Suggest you go to your builder, point out that the contract called for weathered wood and that he used black shingles and ASK him how he proposes resolving the matter. Do NOT ask for monetary compensation and do not say or imply that you're "okay" with the black. If he offers monetary compensation, be willing to negotiate for it ONLY because replacing the shingles would delay the build. As soon as he knows you're "okay" with the black color, you lose all negotiating leverage.
My color choice was emailed, along with my other exterior choices.
But if it was not acknowledged there is an argument that it is not a contract. No meeting of the minds.
As a builder/renovator, I certainly don't consider myself bound to any e mail sent me unless I acknowledge it. Every choice or change in a contract I agree to is signed and in writing.
So the colour choice is OK but you want to profit at the builder's expense. Charming.
Now in light of the additional info I agree with the last few posts (and I did state IF it was in the contract earlier).
I disagree somewhat. OP doesn't want to delay the process so the color will be fine but it doesn't sound like it was ever in the running for a choice they would've made. I am paying a lot for my custom build, I don't want to settle for fine. I would be very upset if I chose weathered wood and black was installed. Black is much darker IMO.
I would talk to my builder. Was he aware of the weathered wood email?
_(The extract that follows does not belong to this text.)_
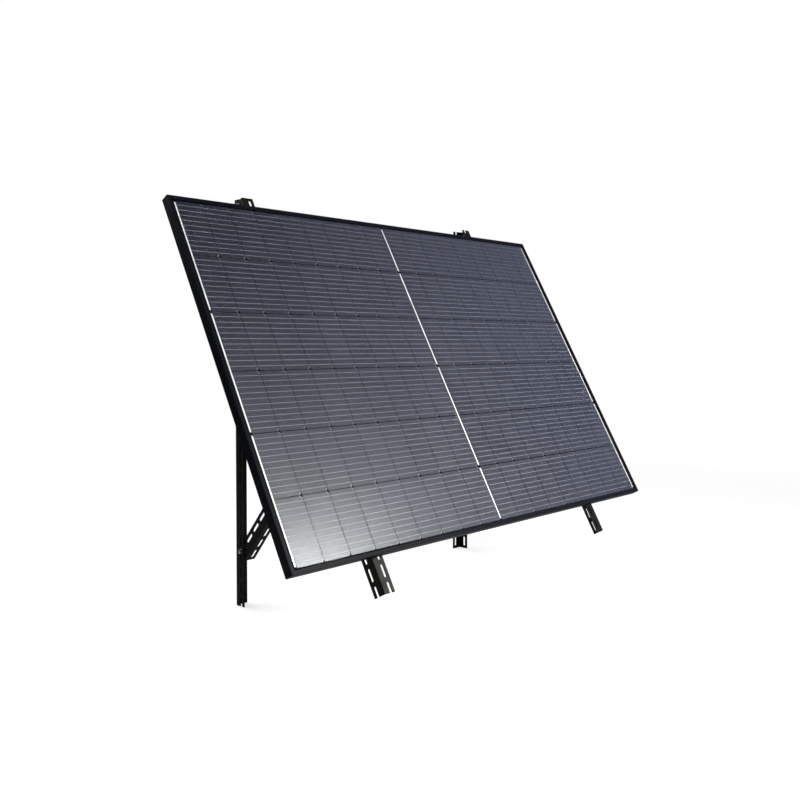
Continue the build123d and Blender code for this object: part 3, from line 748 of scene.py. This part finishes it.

Is black the default color if you make no choice? Perhaps he confused the email with another build, or the subs did, who knows until you talk to them. The bigger problem is the lack of good communication between you and your builder. I wouldn't have it redone but I might expect them to throw something extra in to be nice and keep the good faith.
This is why it is important to visit the build as often as possible. Perhaps you could've noticed prior to compete installation.
Similar thing happened to us in our current house (with more of a subdivision tract builder )where a regular roof was installed and we had paid to upgrade to an architectural shingle. The builders first response was to refund the upgrade fee and they might have even offered a small financial compensation, but we required that the right roof be installed because I knew I would not be happy. Make sure they remove the wrong shingles and don't try to just put the right shingles on top. I don't see anything wrong with wanting financial compensation assuming it was the builders mistake because you are not getting what you paid for, regardless of whether you can settle for the wrong product. Although it could also be a good will gesture for you to give the builder a break if this really isn't that important to you, especially if he is being flexible with you on any late changes or giving you other breaks/extras. FYI it didn't cause any real set back on our project for them to change the roof so make sure you won't regret not getting your first choice roof in the long run.
If you decide to accept the shingles as installed, that is your choice. But the incident indicates that communication as presently conducted is inadequate. Make a list of your suggestions for improvement and demand that the GC do likewise. Then agree on new protocols.
On a recent non-building issue recently, the other party who screwed up was just going to fluff off the matter, including the extra costs involved. Then I explained to them that I am a graduate with honors of the Dennis Rodman Charm School, the real life inspiration for the Incredible Hulk and that my grandfather killed the Dead Sea. They have been very cooperative since then and are writing all the necessary checks. .
"So the colour choice is OK but you want to profit at the builder's expense. Charming."
"OK" is not the same as expecting to get what you ordered. I think it's fair to ask the builder to make some kind of compensation for a mistake when the mistake can be shown to be the builder's. (That last part is key of course.) Don't make the homeowner the bad guy because he wants the builder to make good on a mistake, and in this case is trying for a solution that could work for the builder and the homeowner.
Wouldn't it be less costly for the builder to offer a discount than to pay for the labor and supplies to redo the whole roof?
Please. Show me a builder who does anything for free and maybe you have a point.